— START —

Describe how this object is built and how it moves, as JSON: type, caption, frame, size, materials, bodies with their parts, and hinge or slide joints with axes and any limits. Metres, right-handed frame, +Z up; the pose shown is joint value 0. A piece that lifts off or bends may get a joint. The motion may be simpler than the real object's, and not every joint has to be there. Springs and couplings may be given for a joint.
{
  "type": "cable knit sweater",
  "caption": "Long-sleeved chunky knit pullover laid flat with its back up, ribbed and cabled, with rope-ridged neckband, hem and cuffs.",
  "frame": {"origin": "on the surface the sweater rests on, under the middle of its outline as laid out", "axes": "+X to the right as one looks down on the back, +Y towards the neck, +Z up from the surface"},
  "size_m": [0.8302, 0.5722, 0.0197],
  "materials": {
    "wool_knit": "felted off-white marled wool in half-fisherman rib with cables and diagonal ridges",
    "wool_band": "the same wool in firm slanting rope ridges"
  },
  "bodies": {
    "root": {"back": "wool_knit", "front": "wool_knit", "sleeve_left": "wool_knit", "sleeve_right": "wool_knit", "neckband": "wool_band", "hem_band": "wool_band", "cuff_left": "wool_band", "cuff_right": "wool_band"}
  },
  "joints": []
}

— END —
— START —

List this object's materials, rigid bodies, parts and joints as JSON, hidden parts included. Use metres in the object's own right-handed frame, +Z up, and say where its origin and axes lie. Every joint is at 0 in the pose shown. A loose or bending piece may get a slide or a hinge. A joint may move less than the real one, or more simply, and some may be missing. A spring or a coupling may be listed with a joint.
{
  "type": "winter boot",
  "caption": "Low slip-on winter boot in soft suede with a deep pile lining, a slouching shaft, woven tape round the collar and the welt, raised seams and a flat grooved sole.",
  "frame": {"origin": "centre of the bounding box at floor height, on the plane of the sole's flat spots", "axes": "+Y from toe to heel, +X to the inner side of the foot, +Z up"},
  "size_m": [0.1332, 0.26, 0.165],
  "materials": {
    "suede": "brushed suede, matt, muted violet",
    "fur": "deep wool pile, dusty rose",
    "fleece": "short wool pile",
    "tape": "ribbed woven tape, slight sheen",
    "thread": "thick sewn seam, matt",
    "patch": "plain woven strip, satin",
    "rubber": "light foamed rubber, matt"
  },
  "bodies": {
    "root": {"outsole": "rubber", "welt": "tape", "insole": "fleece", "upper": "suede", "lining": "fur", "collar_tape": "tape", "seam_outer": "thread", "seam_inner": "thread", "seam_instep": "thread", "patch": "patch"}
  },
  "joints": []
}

— END —

▸ **Task instructions**: Scan the records for the string "type". Copy each line in which it appears.

▸ **Output of the task**:
Describe how this object is built and how it moves, as JSON: type, caption, frame, size, materials, bodies with their parts, and hinge or slide joints with axes and any limits. Metres, right-handed frame, +Z up; the pose shown is joint value 0. A piece that lifts off or bends may get a joint. The motion may be simpler than the real object's, and not every joint has to be there. Springs and couplings may be given for a joint.
  "type": "cable knit sweater",
  "type": "winter boot",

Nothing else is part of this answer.